Manuel De Stefano (University of Salerno), Fabiano Pecorelli (University of Salerno), Fabio Palomba (University of Salerno),
Andrea De Lucia (University of Salerno)

Abstract: Code smells represent a well-known problem in software engineering, since they are known cause of loss of comprehensibility and maintainability. The most recent efforts in devising automatic machine learning-based code smell detection techniques have achieved unsatisfying results so far. This could be explained by the fact that all these approaches follow a within-project classification, i.e., training and test data are taken from the same source project, which combined with the unbalanced nature of the problem, produces datasets with a very low number of instances belonging to the minority class (i.e., smelly instances). In this paper, we propose a cross-project machine learning approach and comparing its performance with a within-project alternative. The core idea is to use transfer learning to increase the overall number of smelly instances in the training datasets. Our results have shown that cross-project classification provides very similar performance with respect to within-project. Despite this finding does not yet provide a step forward in increasing the performance of ML techniques for code smell detection, it sets the basis for further investigations.

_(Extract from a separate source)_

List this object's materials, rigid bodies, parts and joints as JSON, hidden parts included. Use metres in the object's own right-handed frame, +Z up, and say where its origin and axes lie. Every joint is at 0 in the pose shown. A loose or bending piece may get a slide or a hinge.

Unsupervised Learning of General-Purpose Embeddings for Code Changes

Mikhail Pravilov (Higher School of Economics), Egor Bogomolov (JetBrains Research, Higher School of Economics), Yaroslav Golubev (JetBrains Research), Timofey Bryksin (JetBrains Research, Higher School of Economics)

Abstract: A lot of problems in the field of software engineering — bug fixing, commit message generation, etc. — require analyzing not only the code itself but specifically code changes. Applying machine learning models to these tasks requires us to create numerical representations of the changes, i.e. embeddings. Recent studies demonstrate that the best way to obtain these embeddings is to pre-train a deep neural network in an unsupervised manner on a large volume of unlabeled data and then further fine-tune it for a specific task. In this work, we propose an approach for obtaining such embeddings of code changes during pre-training and evaluate them on two different downstream tasks — applying changes to code and commit message generation. The pre-training consists of the model learning to apply the given change (an edit sequence) to the code in a correct way, and therefore requires only the code change itself. To increase the quality of the obtained embeddings, we only consider the changed tokens in the edit sequence. In the task of applying code changes, our model outperforms the model that uses full edit sequences by 5.9 percentage points in accuracy. As for the commit message generation, our model demonstrated the same results as supervised models trained for this specific task, which indicates that it can encode code changes well and can be improved in the future by pre-training on a larger dataset of easily gathered code changes.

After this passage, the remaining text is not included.